What Greg Doudna has done is reference Hasmonean history i.e. he sees allusions within the DSS that fit, as it were, the historical situation between two fractions of the Hasmonean dynasty: The family of Hyrancus and the family of his brother Aristobulus. A family squabble that brought the dynasty to an end.

  • And so the Hasmonean rule ended, a hundred twenty six years after it began. It was a splendid and distinguished house, ennobled by the high priesthood, and what their ancestors had done for our nation. But through their internal strife they threw away the leadership, which passed to Herod the son of Antipater, who was from an ordinary private family in subjection to the monarchy. This is what history tells us of the end of the Hasmonean family. Ant.book 14 ch.15.
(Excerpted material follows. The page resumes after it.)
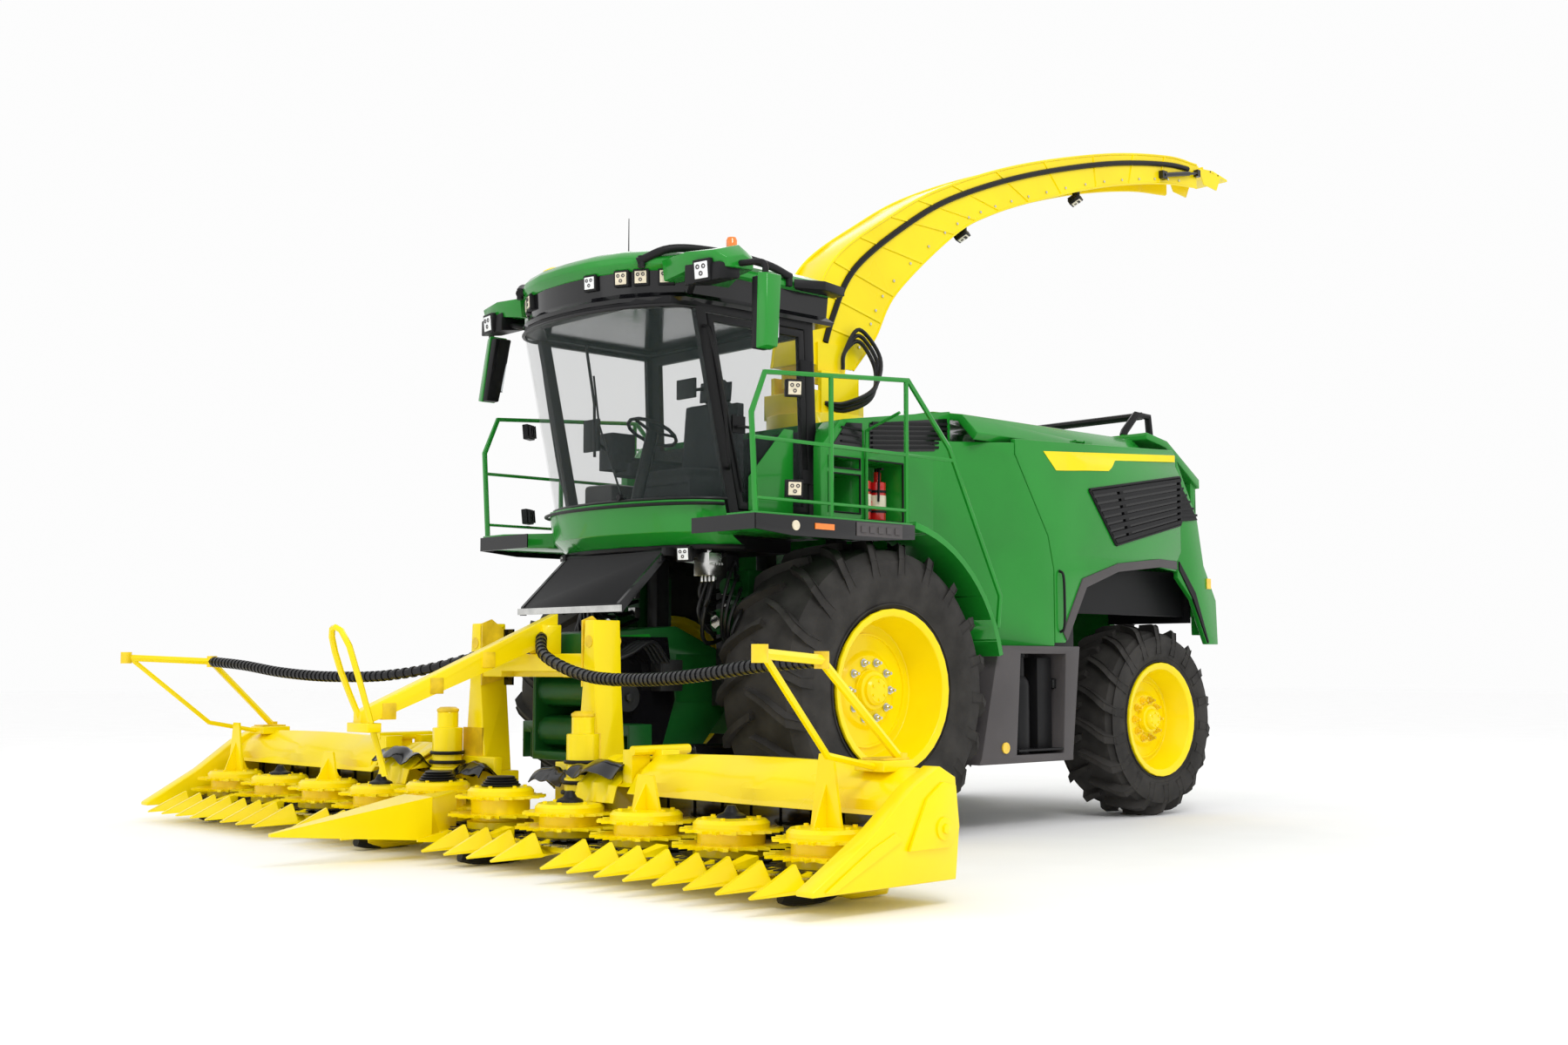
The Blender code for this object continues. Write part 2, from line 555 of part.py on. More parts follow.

Yes, there are other interpretations of the DSS. However, unless these interpretations seek to understand the DSS in it's own time and place i.e. the historical situation that prevailed up to the end of the Hasmonean dynasty - one is simply blowing in the wind...Interpretations, to have value, need to show relevance to a political situation. Theology, philosophy - whatever spiritual or intellectual visions one might conceive, are secondary issues to the concerns or needs on the ground i.e. the actual physical and material reality, the social and political environment, that people experience.

The scenario, the illusions, that Greg Doudna has identified within the DSS resonates with that 'internal strife' that Josephus says led to the downfall of the Hasmoneans.